- Dataset section
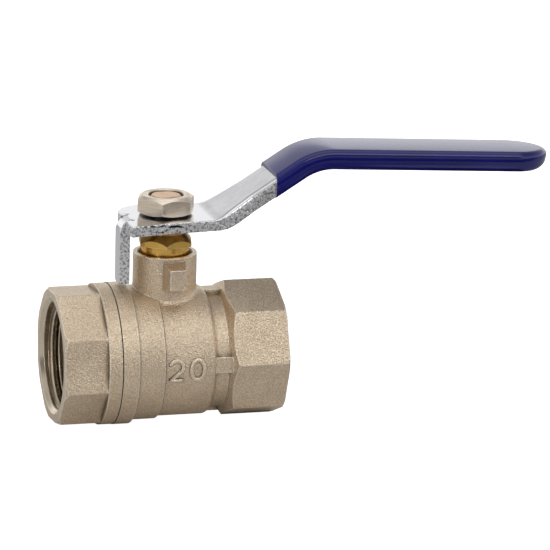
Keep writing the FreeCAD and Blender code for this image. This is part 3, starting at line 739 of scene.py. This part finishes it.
def lever_plate():
    """Lever with edges rolled down along its arm and torn grain on its sheared faces."""
    plate = new_object("lever_plate", nodes["lever"].data.copy())
    remesh = plate.modifiers.new("remesh", "REMESH")
    remesh.mode = "VOXEL"
    remesh.voxel_size = LEVER_VOXEL
    remesh.adaptivity = 0.0
    depsgraph = bpy.context.evaluated_depsgraph_get()
    solid = bpy.data.meshes.new_from_object(plate.evaluated_get(depsgraph))
    plate.modifiers.clear()
    plate.data = solid
    solid.name = "lever_plate"
    count = len(solid.vertices)
    co = np.zeros(count * 3)
    solid.vertices.foreach_get("co", co)
    co = co.reshape(-1, 3)
    normal = np.zeros(count * 3)
    solid.vertices.foreach_get("normal", normal)
    normal = normal.reshape(-1, 3)
    top, slope = line_at(co[:, 0])
    depth = (top - co[:, 2]) * np.cos(slope)
    facing = normal[:, 2] * np.cos(slope) - normal[:, 0] * np.sin(slope)
    on_plate = depth < PLATE_REACH

    flat_top = on_plate & (np.abs(depth) < SNAP_REACH) & (facing > FLAT_FACING)
    co[flat_top, 2] = top[flat_top]
    flat_under = on_plate & (np.abs(depth - PLATE) < SNAP_REACH) & (facing < -FLAT_FACING)
    co[flat_under, 2] = top[flat_under] - PLATE / np.cos(slope[flat_under])

    half_width = np.interp(co[:, 0], [BEND_WIDTH_X, ARM_START_X],
                           [BEND_HALF_WIDTH, ARM_HALF_WIDTH])
    inset = np.clip(half_width - np.abs(co[:, 1]), 0.0, ROLL_R)
    share = np.clip((co[:, 0] - ROLL_START_X) / (ROLL_FULL_X - ROLL_START_X), 0.0, 1.0)
    drop = ROLL_R - np.sqrt(ROLL_R ** 2 - (ROLL_R - inset) ** 2)
    drop *= share * share * (3 - 2 * share)
    drop *= np.clip(1.0 - depth / ARM_DEPTH, 0.0, 1.0)
    co[:, 2] -= np.where(co[:, 0] > ROLL_START_X, drop, 0.0)

    torn = np.clip((TORN_FACING - np.abs(facing)) / TORN_FADE, 0.0, 1.0)
    on_tab = (co[:, 0] < TAB_ROOT_X) & (co[:, 1] > TAB_FRONT_Y) & (co[:, 1] < TAB_BACK_Y)
    tab_cut = np.maximum(np.abs(normal[:, 1]), np.where(co[:, 2] < TAB_CUT_Z, -normal[:, 2], 0.0))
    tab_torn = np.clip((tab_cut - TAB_TORN_FACING) / TORN_FADE, 0.0, 1.0)
    torn = np.where(on_tab, tab_torn, torn)
    for index in np.nonzero(torn > 0.0)[0]:
        place = Vector(co[index]) / SHEAR_GRAIN_SIZE
        lift = noise.fractal(place, 1.0, 2.0, SHEAR_OCTAVES) * SHEAR_GRAIN * torn[index]
        co[index] += normal[index] * lift
    solid.vertices.foreach_set("co", co.ravel())
    solid.update()
    solid.polygons.foreach_set("use_smooth", [True] * len(solid.polygons))
    dress(plate, polished_zinc(), sheared_zinc())
    verts = np.zeros(len(solid.loops), dtype=np.int32)
    solid.loops.foreach_get("vertex_index", verts)
    starts = np.zeros(len(solid.polygons), dtype=np.int32)
    solid.polygons.foreach_get("loop_start", starts)
    face_torn = np.add.reduceat(torn[verts], starts) / np.diff(np.append(starts, len(verts)))
    solid.polygons.foreach_set("material_index", (face_torn > 0.5).astype(np.int32))
    solid.update()
    return plate


# ---------------------------------------------------------------- grip

def rounded_line(corners):
    """Open line through (across, down, radius) corners, with its inner corners as arcs."""
    line = [Vector(corners[0][:2])]
    for index in range(1, len(corners) - 1):
        here = Vector(corners[index][:2])
        back = (Vector(corners[index - 1][:2]) - here).normalized()
        ahead = (Vector(corners[index + 1][:2]) - here).normalized()
        half = back.angle(ahead) / 2
        radius = corners[index][2]
        trim = radius / math.tan(half)
        centre = here + (back + ahead).normalized() * radius / math.sin(half)
        first = here + back * trim - centre
        turn = math.pi - 2 * half
        last = here + ahead * trim - centre
        sign = 1.0 if first.x * last.y - first.y * last.x > 0 else -1.0
        for step in range(GRIP_CORNER_STEPS + 1):
            angle = sign * turn * step / GRIP_CORNER_STEPS
            line.append(centre + Vector((first.x * math.cos(angle) - first.y * math.sin(angle),
                                         first.x * math.sin(angle) + first.y * math.cos(angle))))
    line.append(Vector(corners[-1][:2]))
    return line


def grip_section(half_width, top, bottom, channel, edge_r, bulge):
    """Half of the grip's cross-section, from the top's middle round to the bottom's middle."""
    waist = (bottom - top) * GRIP_WAIST
    corners = [(0.0, -top, 0.0), (half_width - bulge, -top, edge_r),
               (half_width, waist, GRIP_SIDE_R),
               (half_width - bulge, bottom, edge_r * GRIP_UNDER_EDGE),
               (GRIP_CHANNEL_MOUTH, bottom, GRIP_CHANNEL_R),
               (GRIP_CHANNEL_FOOT, channel, GRIP_CHANNEL_R), (0.0, channel, 0.0)]
    return rounded_line(corners)


def grip_stations():
    """Distances along the lever's top line, from the mouth to the start of the rounded tip."""
    start = distance_at(GRIP_MOUTH_X)
    end = distance_at(GRIP_TIP_X - GRIP_TIP_REACH)
    return [start + (end - start) * (step / GRIP_STATIONS) for step in range(GRIP_STATIONS + 1)]


def grip_shell(section):
    """Rows of points: the half-section along the front, round the tip and back along the rear."""
    stations = grip_stations()
    rows = []
    for side, order in ((-1, stations), (1, stations[::-1])):
        for distance in order:
            x, z, slope = lever_line(distance)
            mouth_share = 1.0 - smoothstep(0.0, GRIP_MOUTH_BLEND, distance - stations[0])
            lean = mouth_share * math.tan(slope)
            row = []
            for across, down in section:
                ahead = -lean * down
                row.append((x + down * math.sin(slope) + ahead * math.cos(slope), side * across,
                            z - down * math.cos(slope) + ahead * math.sin(slope)))
            rows.append(row)
        if side < 0:
            x, z, slope = lever_line(stations[-1])
            for step in range(1, GRIP_TIP_STEPS):
                angle = math.pi * step / GRIP_TIP_STEPS
                row = []
                side_share = abs(math.cos(angle)) ** GRIP_TIP_TAPER
                side_share = -math.copysign(side_share, math.cos(angle))
                for across, down in section:
                    ahead = math.sin(angle) * across * GRIP_TIP_REACH / GRIP_HALF_WIDTH
                    lift = GRIP_TIP_LIFT * (ahead / GRIP_TIP_REACH) ** 4
                    depth = down - lift * max(down, 0.0) / ARM_DEPTH
                    row.append((x + depth * math.sin(slope) + ahead * math.cos(slope),
                                side_share * across,
                                z - depth * math.cos(slope) + ahead * math.sin(slope)))
                rows.append(row)
    return rows


def grip_sleeve():
    """Dipped sleeve: a thin skin inside and out, joined by a rounded lip at the mouth."""
    outer = grip_section(GRIP_HALF_WIDTH, GRIP_TOP_SKIN, ARM_DEPTH + GRIP_SKIN, PLATE + GRIP_SKIN,
                         GRIP_EDGE_R, GRIP_BULGE)
    inner = grip_section(ARM_HALF_WIDTH + GRIP_INNER_GAP, GRIP_INNER_GAP, ARM_DEPTH,
                         PLATE + GRIP_INNER_GAP, ROLL_R, GRIP_INNER_BULGE)
    points = []
    faces = []
    shells = []
    for section in (outer, inner):
        rows = grip_shell(section)
        first = len(points)
        for row in rows:
            points.extend(row)
        shells.append((first, len(rows), len(section)))
        for index in range(len(rows) - 1):
            for side in range(len(section) - 1):
                near = first + index * len(section) + side
                far = near + len(section)
                faces.append((near, near + 1, far + 1, far))
    width = len(outer)
    for row in (0, shells[0][1] - 1):
        for side in range(width - 1):
            out = shells[0][0] + row * width + side
            into = shells[1][0] + row * width + side
            faces.append((out, out + 1, into + 1, into))
    piece = mesh_piece("grip_sleeve", points, faces)
    bevel = piece.modifiers.new("lip", "BEVEL")
    bevel.width = GRIP_LIP
    bevel.segments = 3
    bevel.limit_method = "ANGLE"
    bevel.angle_limit = math.radians(55)
    return piece


# ---------------------------------------------------------------- stage and light

def make_floor():
    """Floor that is plain white to the camera and lighter and darker in places to reflections."""
    corners = [(-FLOOR_HALF, -FLOOR_HALF), (FLOOR_HALF, -FLOOR_HALF), (FLOOR_HALF, FLOOR_HALF),
               (-FLOOR_HALF, FLOOR_HALF)]
    mesh = bpy.data.meshes.new("floor")
    mesh.from_pydata([(x, y, FLOOR_Z) for x, y in corners], [], [(0, 1, 2, 3)])
    floor = new_object("floor", mesh)
    look = Look("pale_floor", (0.9, 0.9, 0.9), 0.9, Specular_IOR_Level=0.0,
                Emission_Color=(1.0, 1.0, 1.0, 1.0))
    strip = look.near_place("Y", STRIP_Y, STRIP_HALF_WIDTH)
    lit = look.math("MULTIPLY", strip, STRIP_TONE)
    for change in (LIGHT_UNDER_VALVE, LIGHT_PAST_LEVER, LIGHT_BEHIND):
        lit = look.math("MAXIMUM", lit, look.change_along(*change))
    look.link(look.math("MULTIPLY", look.change_along(*DARK_IN_FRONT), lit), "Base Color")
    patch = look.math("MULTIPLY", look.near_place("X", PATCH_X, PATCH_HALF_LENGTH),
                      look.near_place("Y", PATCH_Y, PATCH_HALF_WIDTH))
    glow = look.math("MAXIMUM", look.math("MULTIPLY", strip, look.change_along(*STRIP_END)),
                     look.math("MULTIPLY", patch, PATCH_GLOW))
    seen = look.node("ShaderNodeLightPath").outputs["Is Camera Ray"]
    look.link(look.mix(seen, glow, (1.0, 1.0, 1.0)), "Emission Strength")
    dress(floor, look.finish())


def make_sky():
    """Studio walls, brightest low down; the front one is dark from the camera's height up."""
    world = bpy.data.worlds.new("studio")
    scene.world = world
    world.use_nodes = True
    tree = world.node_tree
    background = tree.nodes["Background"]
    parts = tree.nodes.new("ShaderNodeSeparateXYZ")
    tree.links.new(tree.nodes.new("ShaderNodeTexCoord").outputs["Generated"], parts.inputs[0])
    rear = ramp_node(tree, parts.outputs["Z"], REAR_WALLS)
    front = ramp_node(tree, parts.outputs["Z"], FRONT_WALL)
    facing = tree.nodes.new("ShaderNodeVectorMath")
    facing.operation = "DOT_PRODUCT"
    tree.links.new(parts.inputs[0].links[0].from_socket, facing.inputs[0])
    facing.inputs[1].default_value = (-math.sin(FRONT_WALL_AZIMUTH),
                                      -math.cos(FRONT_WALL_AZIMUTH), 0.0)
    to_rear = ramp_node(tree, facing.outputs["Value"], FRONT_TO_REAR)
    blend = tree.nodes.new("ShaderNodeMix")
    blend.data_type = "RGBA"
    tree.links.new(to_rear, blend.inputs[0])
    tree.links.new(front, blend.inputs[6])
    tree.links.new(rear, blend.inputs[7])
    tree.links.new(blend.outputs[2], background.inputs["Color"])
    background.inputs["Strength"].default_value = WALL_STRENGTH


def softbox(name, azimuth_deg, elevation_deg, distance, width, height, radiance):
    """Area light that faces the origin; its power follows from its radiance."""
    data = bpy.data.lights.new(name, "AREA")
    data.shape = "RECTANGLE"
    data.size = width
    data.size_y = height
    data.energy = radiance * math.pi * width * height
    light = bpy.data.objects.new(name, data)
    scene.collection.objects.link(light)
    azimuth = math.radians(azimuth_deg)
    elevation = math.radians(elevation_deg)
    light.location = (-math.sin(azimuth) * math.cos(elevation) * distance,
                      -math.cos(azimuth) * math.cos(elevation) * distance,
                      math.sin(elevation) * distance)
    light.rotation_euler = (-Vector(light.location)).to_track_quat("-Z", "Y").to_euler()


# ---------------------------------------------------------------- the valve

make_camera()
make_floor()
make_sky()
for box in SOFTBOXES:
    softbox(*box)
scene.view_settings.view_transform = "Standard"

nickel = blasted_nickel("blasted_nickel")
for name in ("body", "end_cap"):
    dress(nodes[name], nickel)
# After the axis comes the tone painted at the edges: a highlight on the ball, the gland nut and
# the lever nut, shade on the stem.
dress(nodes["ball"], turned_metal(
    "chromed_ball", (0.70, 0.70, 0.72), (0.82, 0.82, 0.84), 0.08, "X", (0.86, 0.86, 0.88)))
dress(nodes["stem"], turned_metal(
    "stem_brass", (0.78, 0.50, 0.30), (0.88, 0.60, 0.38), 0.3, "Z", (0.42, 0.25, 0.08)))
dress(nodes["gland_nut"], turned_metal(
    "gland_brass", (0.72, 0.42, 0.09), (0.90, 0.56, 0.145), 0.2, "Z", (1.0, 0.76, 0.34),
    cone_reach=GLAND_CONE_REACH))
dress(nodes["lever_nut"], turned_metal(
    "nut_nickel", (0.90, 0.76, 0.61), (0.97, 0.83, 0.68), 0.32, "Z", (1.0, 0.98, 0.94),
    shade_top_z=NUT_SHADE_TOP_Z, gap_r=STEM_R))
ptfe = waxy_ptfe()
for name in ("seat_ring_body_end", "seat_ring_cap_end", "body_joint_gasket", "stem_thrust_washer",
             "packing_bottom_adapter", "packing_v_ring", "packing_top_adapter"):
    dress(nodes[name], ptfe)
dress(nodes["stem_o_ring"], black_rubber())

cut_thread = thread_nickel()
cap_end_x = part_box("end_cap")[0].x
body_end_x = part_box("body")[1].x
thread_span = THREAD_TURNS * THREAD_PITCH
for name, start_x in (("thread_cap_end", cap_end_x + THREAD_INSET),
                      ("thread_body_end", body_end_x - THREAD_INSET - thread_span)):
    thread = port_thread(name, start_x)
    dress(thread, cut_thread)
    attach(thread, "housing")

numerals = size_numerals()
dress(numerals, blasted_nickel("numeral_nickel", relief_r=BARREL_R))
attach(numerals, "housing")

plate = lever_plate()
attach(plate, "operator")
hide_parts("lever")

sleeve = grip_sleeve()
dress(sleeve, dipped_pvc())
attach(sleeve, "operator")
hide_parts("lever_grip")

- Required task
Within the listing above, find every line containing the string "operator" and return it.

- In response
attach(plate, "operator")
attach(sleeve, "operator")